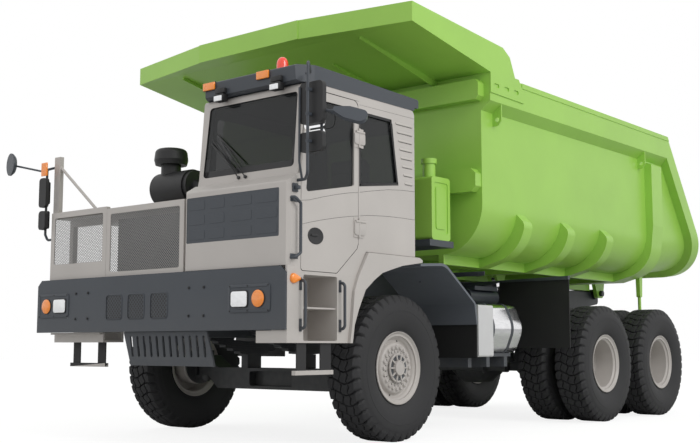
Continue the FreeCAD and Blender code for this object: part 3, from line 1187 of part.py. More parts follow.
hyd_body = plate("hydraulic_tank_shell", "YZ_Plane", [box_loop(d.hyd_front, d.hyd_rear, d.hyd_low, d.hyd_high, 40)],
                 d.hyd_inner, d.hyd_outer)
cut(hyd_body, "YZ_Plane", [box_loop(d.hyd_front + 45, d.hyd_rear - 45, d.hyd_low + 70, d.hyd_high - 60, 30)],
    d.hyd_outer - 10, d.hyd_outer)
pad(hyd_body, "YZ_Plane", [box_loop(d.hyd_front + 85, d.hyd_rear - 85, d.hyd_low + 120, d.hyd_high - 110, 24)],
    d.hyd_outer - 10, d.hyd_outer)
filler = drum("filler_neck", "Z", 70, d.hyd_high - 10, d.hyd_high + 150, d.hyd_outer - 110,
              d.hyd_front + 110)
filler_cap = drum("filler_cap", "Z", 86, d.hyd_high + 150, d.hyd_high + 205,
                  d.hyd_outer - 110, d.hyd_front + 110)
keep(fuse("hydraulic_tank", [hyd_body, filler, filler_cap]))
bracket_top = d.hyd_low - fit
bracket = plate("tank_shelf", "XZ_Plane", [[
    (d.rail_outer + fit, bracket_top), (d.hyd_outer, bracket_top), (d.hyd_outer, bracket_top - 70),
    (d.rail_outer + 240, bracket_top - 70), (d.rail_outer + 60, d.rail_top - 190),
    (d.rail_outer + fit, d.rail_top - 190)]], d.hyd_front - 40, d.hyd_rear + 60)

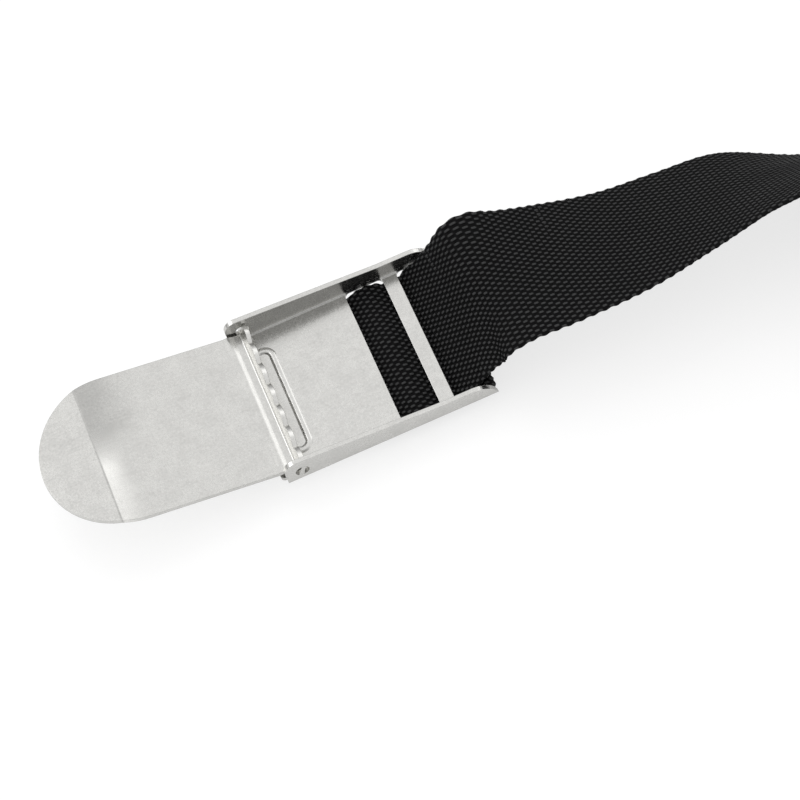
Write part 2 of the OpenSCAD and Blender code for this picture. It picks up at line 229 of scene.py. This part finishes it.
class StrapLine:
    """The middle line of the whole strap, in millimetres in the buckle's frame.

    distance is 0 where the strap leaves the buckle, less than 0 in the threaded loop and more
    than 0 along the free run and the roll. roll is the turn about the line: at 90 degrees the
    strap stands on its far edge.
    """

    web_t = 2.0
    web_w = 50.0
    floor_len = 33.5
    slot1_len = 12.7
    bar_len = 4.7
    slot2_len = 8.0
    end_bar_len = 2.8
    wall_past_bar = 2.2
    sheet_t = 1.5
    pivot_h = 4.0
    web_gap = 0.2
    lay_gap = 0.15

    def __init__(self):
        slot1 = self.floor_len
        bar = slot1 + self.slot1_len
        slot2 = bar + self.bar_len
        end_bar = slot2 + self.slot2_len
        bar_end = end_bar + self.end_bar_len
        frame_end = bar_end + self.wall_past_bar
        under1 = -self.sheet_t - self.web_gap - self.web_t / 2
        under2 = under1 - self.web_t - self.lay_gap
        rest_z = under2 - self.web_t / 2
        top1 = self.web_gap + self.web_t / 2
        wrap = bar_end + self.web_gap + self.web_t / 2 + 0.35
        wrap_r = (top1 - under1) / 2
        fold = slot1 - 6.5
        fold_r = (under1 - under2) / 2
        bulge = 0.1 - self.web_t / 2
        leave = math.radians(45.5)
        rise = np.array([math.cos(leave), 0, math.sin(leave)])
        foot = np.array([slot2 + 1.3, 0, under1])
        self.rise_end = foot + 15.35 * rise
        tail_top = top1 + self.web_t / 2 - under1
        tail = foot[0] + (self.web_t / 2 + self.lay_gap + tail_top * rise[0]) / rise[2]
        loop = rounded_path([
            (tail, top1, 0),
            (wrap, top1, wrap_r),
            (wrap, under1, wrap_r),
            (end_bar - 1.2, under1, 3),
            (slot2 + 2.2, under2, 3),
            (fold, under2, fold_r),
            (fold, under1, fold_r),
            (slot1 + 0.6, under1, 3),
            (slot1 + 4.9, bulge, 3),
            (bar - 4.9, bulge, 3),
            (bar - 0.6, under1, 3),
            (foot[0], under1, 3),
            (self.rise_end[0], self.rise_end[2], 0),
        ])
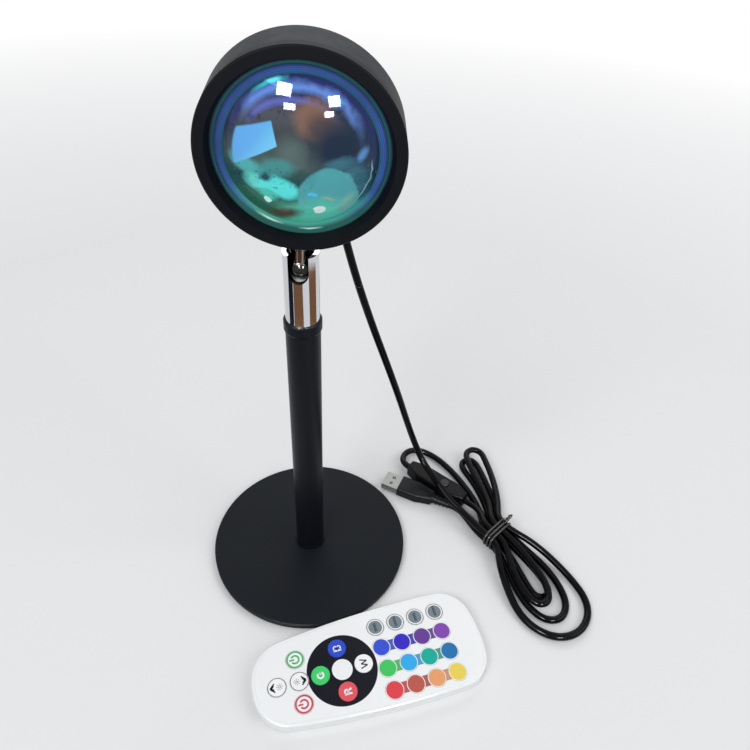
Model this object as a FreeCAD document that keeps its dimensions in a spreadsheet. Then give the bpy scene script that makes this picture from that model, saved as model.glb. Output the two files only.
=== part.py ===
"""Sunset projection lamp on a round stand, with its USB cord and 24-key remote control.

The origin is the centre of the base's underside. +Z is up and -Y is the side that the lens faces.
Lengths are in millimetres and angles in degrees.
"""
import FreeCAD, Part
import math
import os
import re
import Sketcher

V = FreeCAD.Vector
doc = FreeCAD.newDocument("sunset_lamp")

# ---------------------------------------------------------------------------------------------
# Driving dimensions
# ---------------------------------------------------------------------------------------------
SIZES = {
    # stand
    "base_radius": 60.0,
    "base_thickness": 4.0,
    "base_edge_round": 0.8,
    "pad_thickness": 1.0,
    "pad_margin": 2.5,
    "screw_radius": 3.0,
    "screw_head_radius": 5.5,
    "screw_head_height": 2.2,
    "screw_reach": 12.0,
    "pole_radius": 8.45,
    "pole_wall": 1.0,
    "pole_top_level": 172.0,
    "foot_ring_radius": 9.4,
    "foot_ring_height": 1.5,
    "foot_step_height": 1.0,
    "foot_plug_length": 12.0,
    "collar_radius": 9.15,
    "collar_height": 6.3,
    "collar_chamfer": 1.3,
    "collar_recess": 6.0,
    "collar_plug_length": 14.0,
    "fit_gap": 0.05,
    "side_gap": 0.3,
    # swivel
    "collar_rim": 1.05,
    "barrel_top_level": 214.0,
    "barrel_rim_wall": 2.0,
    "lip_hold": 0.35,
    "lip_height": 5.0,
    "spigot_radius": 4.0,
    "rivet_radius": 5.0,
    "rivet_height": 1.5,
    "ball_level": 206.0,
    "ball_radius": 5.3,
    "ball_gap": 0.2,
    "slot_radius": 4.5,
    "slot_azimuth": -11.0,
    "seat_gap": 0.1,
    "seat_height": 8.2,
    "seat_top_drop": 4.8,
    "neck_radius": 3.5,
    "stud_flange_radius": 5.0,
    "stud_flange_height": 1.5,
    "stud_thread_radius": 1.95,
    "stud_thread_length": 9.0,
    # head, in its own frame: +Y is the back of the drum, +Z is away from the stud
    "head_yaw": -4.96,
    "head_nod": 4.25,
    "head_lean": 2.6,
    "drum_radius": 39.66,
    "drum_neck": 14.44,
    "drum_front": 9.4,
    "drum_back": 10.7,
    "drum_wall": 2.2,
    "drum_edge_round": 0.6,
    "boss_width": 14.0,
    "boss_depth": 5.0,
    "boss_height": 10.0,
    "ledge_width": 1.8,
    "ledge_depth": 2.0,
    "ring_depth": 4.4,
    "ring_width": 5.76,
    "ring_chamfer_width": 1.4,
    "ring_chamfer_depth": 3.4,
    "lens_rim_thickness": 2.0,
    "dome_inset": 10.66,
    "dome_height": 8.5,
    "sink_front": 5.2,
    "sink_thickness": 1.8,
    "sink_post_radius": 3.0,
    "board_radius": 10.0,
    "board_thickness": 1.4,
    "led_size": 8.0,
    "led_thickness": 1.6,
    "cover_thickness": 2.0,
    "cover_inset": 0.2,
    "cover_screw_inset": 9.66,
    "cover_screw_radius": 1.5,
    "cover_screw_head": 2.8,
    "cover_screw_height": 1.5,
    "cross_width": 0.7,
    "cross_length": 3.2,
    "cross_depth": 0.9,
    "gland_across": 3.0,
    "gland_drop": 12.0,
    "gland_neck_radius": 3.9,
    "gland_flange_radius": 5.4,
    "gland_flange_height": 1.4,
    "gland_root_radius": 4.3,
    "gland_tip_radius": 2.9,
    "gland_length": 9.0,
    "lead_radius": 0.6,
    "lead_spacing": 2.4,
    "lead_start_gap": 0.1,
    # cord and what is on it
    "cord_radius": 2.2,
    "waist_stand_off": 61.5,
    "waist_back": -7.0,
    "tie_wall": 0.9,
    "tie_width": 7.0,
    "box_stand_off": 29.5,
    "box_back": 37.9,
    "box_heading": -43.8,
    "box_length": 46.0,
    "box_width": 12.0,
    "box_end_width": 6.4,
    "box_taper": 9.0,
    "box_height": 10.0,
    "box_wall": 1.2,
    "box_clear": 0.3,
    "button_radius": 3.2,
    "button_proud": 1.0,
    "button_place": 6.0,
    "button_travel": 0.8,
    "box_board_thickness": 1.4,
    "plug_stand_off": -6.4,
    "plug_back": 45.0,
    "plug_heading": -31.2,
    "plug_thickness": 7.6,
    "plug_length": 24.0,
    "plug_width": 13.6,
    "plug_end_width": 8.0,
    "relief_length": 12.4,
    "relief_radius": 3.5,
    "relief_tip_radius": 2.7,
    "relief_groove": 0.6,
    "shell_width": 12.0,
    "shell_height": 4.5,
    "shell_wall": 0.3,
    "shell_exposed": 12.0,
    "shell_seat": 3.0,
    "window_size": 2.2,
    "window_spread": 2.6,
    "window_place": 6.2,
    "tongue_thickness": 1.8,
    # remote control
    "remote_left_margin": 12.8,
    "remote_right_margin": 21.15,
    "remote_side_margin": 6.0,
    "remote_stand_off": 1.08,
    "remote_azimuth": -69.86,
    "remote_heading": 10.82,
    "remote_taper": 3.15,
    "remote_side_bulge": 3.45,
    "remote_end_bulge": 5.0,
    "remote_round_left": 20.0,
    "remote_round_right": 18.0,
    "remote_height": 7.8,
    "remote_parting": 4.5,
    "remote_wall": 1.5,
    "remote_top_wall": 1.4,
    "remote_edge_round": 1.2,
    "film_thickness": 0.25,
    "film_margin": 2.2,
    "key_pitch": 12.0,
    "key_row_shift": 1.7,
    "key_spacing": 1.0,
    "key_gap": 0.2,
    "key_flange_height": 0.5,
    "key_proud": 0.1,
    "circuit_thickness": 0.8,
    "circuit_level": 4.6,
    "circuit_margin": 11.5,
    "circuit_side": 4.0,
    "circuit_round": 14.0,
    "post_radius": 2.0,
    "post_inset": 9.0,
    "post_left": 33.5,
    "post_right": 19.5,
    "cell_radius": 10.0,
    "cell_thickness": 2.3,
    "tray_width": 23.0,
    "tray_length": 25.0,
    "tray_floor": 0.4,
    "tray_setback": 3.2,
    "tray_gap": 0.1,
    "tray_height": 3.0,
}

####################

◆ Problem statement: Quote only the stretch of lines that starts the data above and ends with the line containing "the buckle's frame.", both included.

◆ Reply to the exercise:
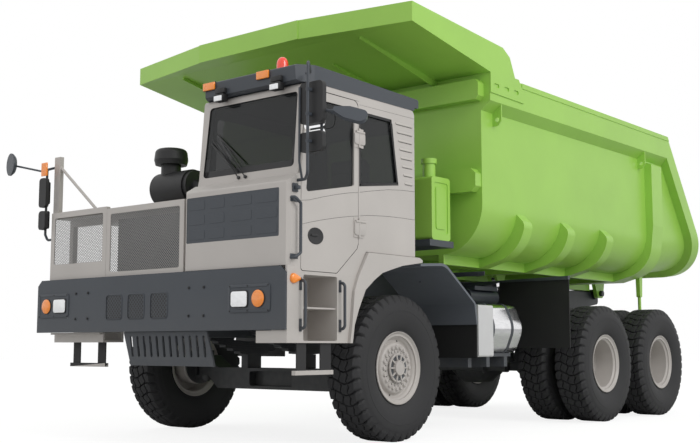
Continue the FreeCAD and Blender code for this object: part 3, from line 1187 of part.py. More parts follow.
hyd_body = plate("hydraulic_tank_shell", "YZ_Plane", [box_loop(d.hyd_front, d.hyd_rear, d.hyd_low, d.hyd_high, 40)],
                 d.hyd_inner, d.hyd_outer)
cut(hyd_body, "YZ_Plane", [box_loop(d.hyd_front + 45, d.hyd_rear - 45, d.hyd_low + 70, d.hyd_high - 60, 30)],
    d.hyd_outer - 10, d.hyd_outer)
pad(hyd_body, "YZ_Plane", [box_loop(d.hyd_front + 85, d.hyd_rear - 85, d.hyd_low + 120, d.hyd_high - 110, 24)],
    d.hyd_outer - 10, d.hyd_outer)
filler = drum("filler_neck", "Z", 70, d.hyd_high - 10, d.hyd_high + 150, d.hyd_outer - 110,
              d.hyd_front + 110)
filler_cap = drum("filler_cap", "Z", 86, d.hyd_high + 150, d.hyd_high + 205,
                  d.hyd_outer - 110, d.hyd_front + 110)
keep(fuse("hydraulic_tank", [hyd_body, filler, filler_cap]))
bracket_top = d.hyd_low - fit
bracket = plate("tank_shelf", "XZ_Plane", [[
    (d.rail_outer + fit, bracket_top), (d.hyd_outer, bracket_top), (d.hyd_outer, bracket_top - 70),
    (d.rail_outer + 240, bracket_top - 70), (d.rail_outer + 60, d.rail_top - 190),
    (d.rail_outer + fit, d.rail_top - 190)]], d.hyd_front - 40, d.hyd_rear + 60)

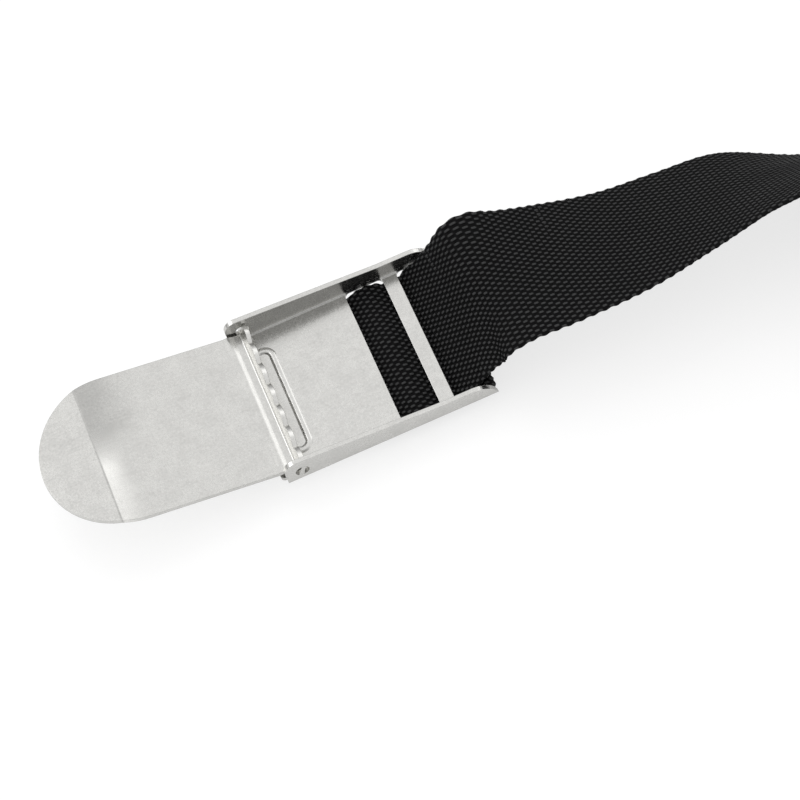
Write part 2 of the OpenSCAD and Blender code for this picture. It picks up at line 229 of scene.py. This part finishes it.
class StrapLine:
    """The middle line of the whole strap, in millimetres in the buckle's frame.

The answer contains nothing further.